Mais l’artiste, irascible et exigeant, ne supporte ni les compromis ni la tiédeur. À Rome, il se brouille avec le directeur de la Villa, Victor Schnetz, qui le juge « incapable de faire comme tout le monde ». C’est justement cette singularité qui fera de Carpeaux un créateur hors norme, parfois incompris, mais toujours bouleversant.
Le sculpteur du Second Empire
De retour à Paris en 1862, il réalise le buste de la princesse Mathilde, cousine de Napoléon III et ancienne résidante du Pavillon de Breteuil (actuel BIPM – Bureau international des Poids et Mesures). Cette commande lui ouvre les portes de la famille impériale. Le voilà portraitiste de l’impératrice Eugénie, sculpteur du jeune prince impérial, professeur de dessin à la cour ! Son art séduit par sa vérité, sa vie, sa modernité.
À l’Opéra Garnier, son groupe La Danse (1869) déchaîne les passions : ces nymphes riant et tourbillonnant dans une ronde effrénée sont jugées
« indécentes ». Les bien-pensants s’offusquent, mais le public, lui, est fasciné. L’écrivain Henry James parlera du « magnifique rire enivré du groupe dansant ». Carpeaux, lui, rit de ses détracteurs et poursuit son œuvre, animé par un goût du mouvement et de la lumière qui annonce déjà Rodin.
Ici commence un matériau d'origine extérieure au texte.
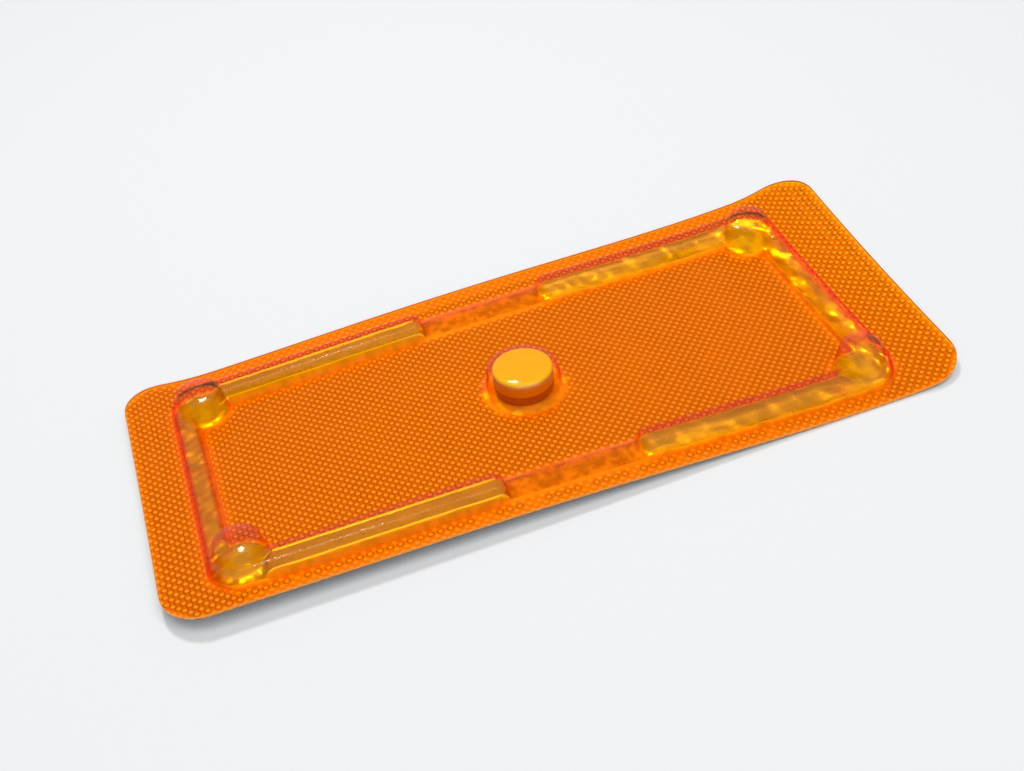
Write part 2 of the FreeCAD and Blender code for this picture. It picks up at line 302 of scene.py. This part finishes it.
class Shade:
    def __init__(self, name):
        self.material = bpy.data.materials.new(name)
        self.material.use_nodes = True
        self.tree = self.material.node_tree
        self.tree.nodes.clear()
        self.end = self.tree.nodes.new("ShaderNodeOutputMaterial")
        place = self.add("ShaderNodeTexCoord")
        self.place = self.add("ShaderNodeVectorMath", dict(operation="SCALE"),
                              {0: Signal(self, place.outputs["Object"]), "Scale": 1 / mm}).outputs[0]

    def add(self, kind, settings=None, values=None):
        node = self.tree.nodes.new(kind)
        for key, value in (settings or {}).items():
            setattr(node, key, value)
        for key, value in (values or {}).items():
            socket = node.inputs[key]
            if isinstance(value, Signal):
                value = value.socket
            if isinstance(value, bpy.types.NodeSocket):
                self.tree.links.new(value, socket)
            else:
                socket.default_value = value
        return node

    def axes(self):
        parts = self.add("ShaderNodeSeparateXYZ", None, {0: self.place})
        return [Signal(self, parts.outputs[i]) for i in range(3)]

    def stretched(self, scale):
        return self.add("ShaderNodeVectorMath", dict(operation="MULTIPLY"), {0: self.place, 1: scale}).outputs[0]

    def noise(self, size, detail=2.0, rough=0.5, place=None):
        node = self.add("ShaderNodeTexNoise", dict(noise_dimensions="3D"),
                        {"Vector": place or self.place, "Scale": 1 / size, "Detail": detail, "Roughness": rough})
        return Signal(self, node.outputs["Fac"])

    def blend(self, factor, first, second):
        node = self.add("ShaderNodeMix", dict(data_type="RGBA"), {0: factor, 6: first, 7: second})
        return node.outputs[2]

    def bump(self, height, depth, normal=None):
        values = {"Height": height, "Distance": depth * mm, "Strength": 1.0}
        if normal:
            values["Normal"] = normal
        return self.add("ShaderNodeBump", None, values).outputs[0]

    def finish(self, surface, volume=None):
        self.tree.links.new(surface, self.end.inputs["Surface"])
        if volume:
            self.tree.links.new(volume, self.end.inputs["Volume"])
        return self.material


filmLook = dict(tint=(0.998, 0.922, 0.0, 1), density=20000.0, gloss=0.08, headOn=0.004, drawn=0.012, grazing=5.5,
                behind=0.6, ripple=0.01, edge=(0.95, 0.33, 0.02, 1), edgeDark=(0.85, 0.24, 0.01, 1))


def filmMaterial():
    shade = Shade("orangeFilm")
    ripple = shade.noise(2.6, 1.0) + shade.noise(0.9, 1.0) * 0.25
    normal = shade.bump(ripple, filmLook["ripple"])
    facing = shade.add("ShaderNodeLayerWeight", None, {"Blend": 0.5, "Normal": normal}).outputs["Facing"]
    back = Signal(shade, shade.add("ShaderNodeNewGeometry").outputs["Backfacing"])
    drawn = Signal(shade, shade.add("ShaderNodeAttribute", dict(attribute_name="drawn")).outputs["Fac"])
    # the knurl takes the shine off the sealed part, so the drawn forms shine more
    headOn = drawn.ease(0.3, 1.2) * filmLook["drawn"] + filmLook["headOn"]
    mirror = (Signal(shade, facing) ** filmLook["grazing"] + headOn) * (1 - back * filmLook["behind"])
    clear = shade.add("ShaderNodeBsdfTransparent", None, {"Color": (1, 1, 1, 1)})
    gloss = shade.add("ShaderNodeBsdfGlossy", None, {
        "Color": (1, 1, 1, 1), "Roughness": filmLook["gloss"], "Normal": normal})
    both = shade.add("ShaderNodeMixShader", None, {0: mirror, 1: clear.outputs[0], 2: gloss.outputs[0]})
    tint = shade.add("ShaderNodeVolumeAbsorption", None, {"Color": filmLook["tint"], "Density": filmLook["density"]})
    return shade.finish(both.outputs[0], tint.outputs[0])


def edgeMaterial():
    # the cut edge of the film, as a shell in the film's own colour
    shade = Shade("filmEdge")
    colour = shade.blend(shade.noise(0.8, 2.0), filmLook["edge"], filmLook["edgeDark"])
    shell = shade.add("ShaderNodeBsdfPrincipled", None, {"Base Color": colour, "Roughness": 0.35})
    return shade.finish(shell.outputs[0])


def buildFilm():
    flat, faces = filmPlan().triangles()
    x, y = flat[:, 0], flat[:, 1]
    ground = base(x, y)
    top = ground + card["foil"] + card["film"] + filmForm(x, y, 0)
    bottom = ground + card["foil"] + filmForm(x, y, 1)
    bottom = np.minimum(bottom, top - 0.05)
    piece, count = closedSheet("film", flat, faces, top, bottom)
    drawn = piece.data.attributes.new("drawn", "FLOAT", "POINT")
    drawn.data.foreach_set("value", np.tile(filmForm(x, y, 0), 2).astype(np.float32))
    piece.data.materials.append(filmMaterial())
    piece.data.materials.append(edgeMaterial())
    slots = np.zeros(len(piece.data.polygons), np.int32)
    slots[2 * count:] = 1
    piece.data.polygons.foreach_set("material_index", slots)
    print("film", len(flat), "points a side,", count, "faces a side, top at", round(float(top.max()), 3), "mm")
    return piece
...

À la fois sculpteur et peintre, Carpeaux sait tout faire. Il invente même un système d’édition de ses propres œuvres pour les diffuser auprès des amateurs — un précurseur, encore une fois ! Hélas, le génie a un prix : malade, épuisé, il meurt à Courbevoie, le 12 octobre 1875.
Les trésors conservés par la ville
À Sèvres, la sculpture se fait porcelaine, et les chefs-d’œuvre de marbre trouvent une seconde vie dans la blancheur délicate du biscuit.
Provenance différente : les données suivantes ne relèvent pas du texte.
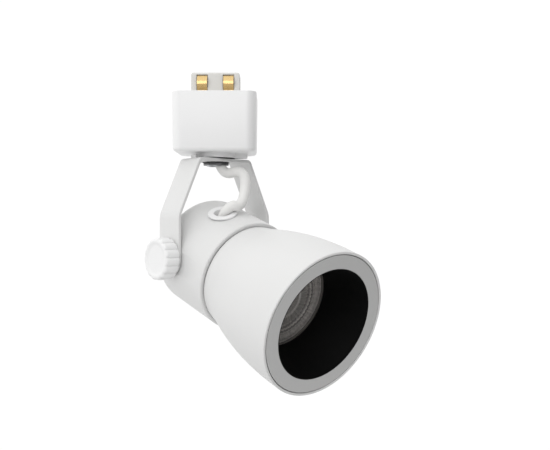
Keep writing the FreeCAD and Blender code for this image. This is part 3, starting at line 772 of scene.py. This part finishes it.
class SPOTLIGHT_OT_adapter(bpy.types.Operator):
    """Mould the adapter's shell with its swivel collar and stop lug"""

    bl_idname = "spotlight.adapter"
    bl_label = "Adapter"

    def execute(self, context):
        low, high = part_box("adapter_housing")
        cover_low, cover_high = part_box("adapter_cover")
        collar_base = low.z
        collar_drop = 2.3 * MM
        base = collar_base + collar_drop
        underside_share = 0.982
        shell = box_piece("adapter_shell", (low.x, low.y, base), (high.x, high.y, high.z))
        choose(shell, "EDGE", lambda a, b: abs(a.x - b.x) < 1e-6 and abs(a.y - b.y) < 1e-6)
        bpy.ops.mesh.bevel(offset=5 * MM, segments=12, profile=0.5)
        choose(shell, "VERT", lambda v: v.z < base + 1e-6)
        bpy.ops.transform.resize(value=(underside_share, underside_share, 1), center_override=(0, 0, 0))
        choose(shell, "EDGE", lambda a, b: max(a.z, b.z) < base + 1e-6)
        bpy.ops.mesh.bevel(offset=1.9 * MM, segments=8, profile=0.5)
        choose(shell, "EDGE", lambda a, b: min(a.z, b.z) > high.z - 1e-6)
        bpy.ops.mesh.bevel(offset=0.25 * MM, segments=2, profile=0.5)
        bpy.ops.object.mode_set(mode="OBJECT")
        tool = box_piece(
            "cover_well", (cover_low.x - 0.15 * MM, cover_low.y - 0.15 * MM, -27 * MM),
            (cover_high.x + 0.15 * MM, cover_high.y + 0.15 * MM, 5 * MM))
        take_away(shell, tool)
        tool = box_piece(
            "thumb_window", (-4.4 * MM, high.y - 6 * MM, -16.5 * MM),
            (4.4 * MM, high.y + 5 * MM, -7.6 * MM))
        take_away(shell, tool)
        done(shell, Matrix.Identity(4), "moulded_white", "adapter", ["adapter_housing"],
             30.0)

        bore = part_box("swivel_nipple")[1].x + 0.3 * MM
        wide = 10.2 * MM
        ring = [(bore, base + 1 * MM), (bore, collar_base), (wide, collar_base), (wide, base + 1 * MM)]
        collar = turn_profile("adapter_collar", closed(rounded(ring, {2: 0.5 * MM})), sizes().segments)
        done(collar, Matrix.Identity(4), "moulded_white", "adapter", ["adapter_housing"])

        lug = box_piece(
            "stop_lug", (8 * MM, -3 * MM, collar_base + 0.02 * MM), (15.7 * MM, 3 * MM, base + 0.5 * MM))
        choose(lug, "EDGE", lambda a, b: min(a.x, b.x) > 15 * MM)
        bpy.ops.mesh.bevel(offset=0.6 * MM, segments=4, profile=0.5)
        done(lug, Matrix.Identity(4), "moulded_white", "adapter", ["adapter_housing"])
        return {"FINISHED"}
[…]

La Ville conserve plusieurs trésors de l’artiste : un bronze du Prince impérial et son chien, l’espiègle Rieuse aux roses — visibles au public dans la salle de lecture des Archives municipales — ainsi qu’une Marianne qui trône fièrement dans l’hôtel de ville.
Ces œuvres racontent l’artiste mieux que n’importe quel discours.
Carpeaux a su, comme nul autre, faire palpiter la pierre et donner au marbre un cœur qui bat. Cent cinquante ans après sa mort, son rire de pierre, ses visages pleins d’âme et de lumière nous murmurent encore ce message?: la beauté n’est jamais figée, elle est vivante.